Однако, видимо, доля идеализации, самообмана все же необходима для любви. Не греша самообманом, поэт впадает в другой грех – заходит слишком далеко в перечислении изъянов своей возлюбленной, дает волю подспудному желанию уязвить, унизить ее.
Любовь превращается в тягостную зависимость, в которой стороны не знают, чего они на самом деле хотят, – победить или сдаться, освободиться или еще глубже погрузиться в омут страстей.
Мы снова, теперь уже с другой стороны, узнаем об измене возлюбленной с Другом поэта. Но если юноше при этом направлялись нежнейшие упреки, сменившиеся новыми выражениями любви, то подругу поэт проклинает (сонеты 133, 134), а потом высмеивает, строя непристойные каламбуры (сонеты 135, 136).
Развернутая в сонетах «к Даме» картина любви-ненависти поражает глубиной и беспощадностью самоанализа. Если бы не было сонетов «к Другу», мы не знали бы, что их автору доступна любовь самая возвышенная, идеальная, а если бы не было сонетов «к Даме», мы могли бы заподозрить его в незнании реальной человеческой природы с ее куда менее высокими проявлениями. Нет, ему было ведомо и доступно все. Будучи человеком, он был обречен на поиски любви, а будучи натурой неординарной, он искал ее всюду – и в небе, и на земле.
Сонеты Шекспира – это не детская сказка, в них нет счастливого конца. Поэт обманут и в своей небесной любви, и в любви земной. И все же, несмотря ни на что, он продолжает верить в любовь – самое трудное и самое лучшее, что доступно человеку в его скоротечной жизни. В конечном итоге только любовь истинна, все остальное – заблуждение.

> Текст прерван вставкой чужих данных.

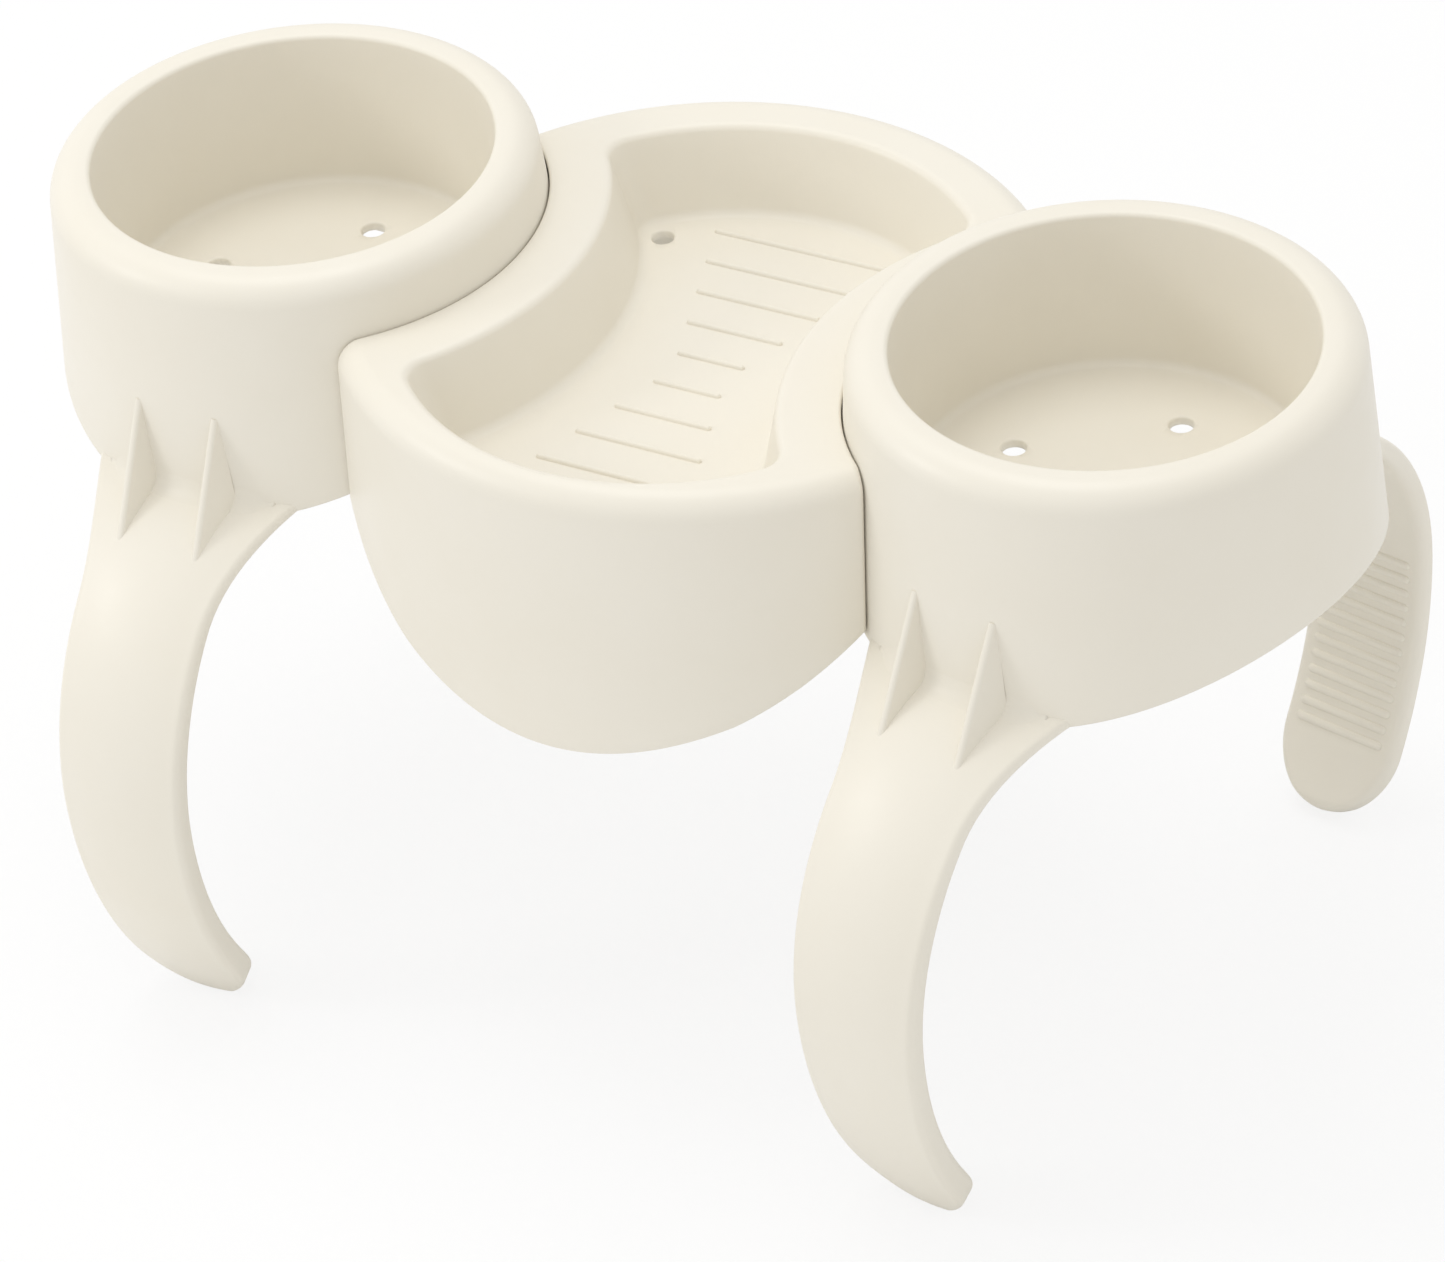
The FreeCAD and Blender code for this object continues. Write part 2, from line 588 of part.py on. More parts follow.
def main():
    doc = FreeCAD.newDocument("hot_tub_tray")
    sheet = new_sheet(doc)
    height = float(sheet.leg_height)
    pieces = []
    for name, side, turn in (("left_cup_holder", -1, "turn_left"), ("right_cup_holder", 1, "turn_right")):
        holder = Holder(doc, sheet, name, -side).build()
        holder.Placement = Placement(Vector(side * float(sheet.cup_pitch) / 2, 0, height),
                                     Rotation(Vector(0, 0, 1), float(getattr(sheet, turn))))
        pieces.append(holder)
    tray = Tray(doc, sheet, "snack_tray").build()
    tray.Placement = Placement(Vector(0, 0, height), Rotation())
    pieces.append(tray)
    doc.recompute()

    failed = [item.Name for item in doc.Objects if {"Invalid", "Error"} & set(item.State)]
    for name in failed:
        print(name, doc.getObject(name).getStatusString())
    if failed:
        raise SystemExit("these objects failed: " + ", ".join(failed))
    for item in pieces:
        shape = item.Shape
        if shape.isNull() or not shape.isValid() or len(shape.Solids) != 1:
            raise SystemExit(f"{item.Label} is not one valid solid")
        print(f"{item.Label}: {shape.Volume / 1000:.1f} cm3, faces {len(shape.Faces)}, box {shape.BoundBox}")
    os.makedirs("parts", exist_ok=True)
    for item in pieces:
        item.Shape.exportStep(f"parts/{item.Label}.step")


main()
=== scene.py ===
"""Hot tub tray in ivory plastic: two cup holders on claw and paddle legs, and a snack tray between them.

The scene is in metres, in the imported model's own frame: X along the row of cups, Y from the front claws to
the rear paddles, Z up from the ground that the legs stand on. The shape classes count in millimetres about
their own axis, with Z zero at the top of the cups' rims, and MM turns them into metres as they are placed.
"""

import logging
import math
from collections.abc import Callable
from dataclasses import dataclass
from enum import Enum

import bmesh
import bpy
import numpy as np
from mathutils import Matrix, Vector

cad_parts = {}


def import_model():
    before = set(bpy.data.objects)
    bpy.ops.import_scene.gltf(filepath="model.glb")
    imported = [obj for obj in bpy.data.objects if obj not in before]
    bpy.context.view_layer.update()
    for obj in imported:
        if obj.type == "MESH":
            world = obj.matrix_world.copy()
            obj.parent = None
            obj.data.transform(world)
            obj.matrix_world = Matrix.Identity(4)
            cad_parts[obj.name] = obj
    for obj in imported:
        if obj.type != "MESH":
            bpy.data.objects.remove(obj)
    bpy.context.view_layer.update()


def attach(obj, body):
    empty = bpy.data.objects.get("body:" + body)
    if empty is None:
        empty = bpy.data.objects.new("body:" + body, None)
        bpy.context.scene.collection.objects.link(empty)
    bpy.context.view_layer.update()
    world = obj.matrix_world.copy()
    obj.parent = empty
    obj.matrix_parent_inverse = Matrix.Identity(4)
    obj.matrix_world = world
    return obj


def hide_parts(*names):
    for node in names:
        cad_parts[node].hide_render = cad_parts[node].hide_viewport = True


log = logging.getLogger("hot_tub_tray")
MM = 0.001
# Points nearer than MERGE become one. Faces that meet at more than CREASE degrees get a sharp edge.
MERGE = 0.01 * MM
CREASE = 50.0
# How much a drain hole widens at its mouths, in millimetres, and the power that squares a lip's turn.
DRAIN_FLARE = 0.35
LIP_POWER = 0.6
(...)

Любовь – как веха, нет прочней и лучше,
Незыблема пред бурею любой;
Звезда, что светит для ладьи заблудшей,
Непостижима, хоть всегда с тобой.
(Сонет 116)
Насколько личность автора «Сонетов», каким он предстает в своей поэтической книге, согласуется с образом гениального драматурга? Здесь каждый волен иметь свое суждение. Следует только иметь в виду, что писатели в своей частной жизни редко «похожи» на свои произведения: юморист может быть человеком мрачным, лирик – расчетливым хозяином и т. п. И не ожидаем же мы, что великий Шекспир в своей личной переписке (а сонеты по жанру приближаются к таковой) будет держать тон высокой драмы и произносить высокопарные монологи. Кроме того, ко многому в «Сонетах» нужно относиться с осторожностью, не принимая за чистую монету: что-то в них является условностью, что-то – преувеличением или даже выдумкой, мистификацией, а многое затемнено, так что читателю остаются только смутные намеки.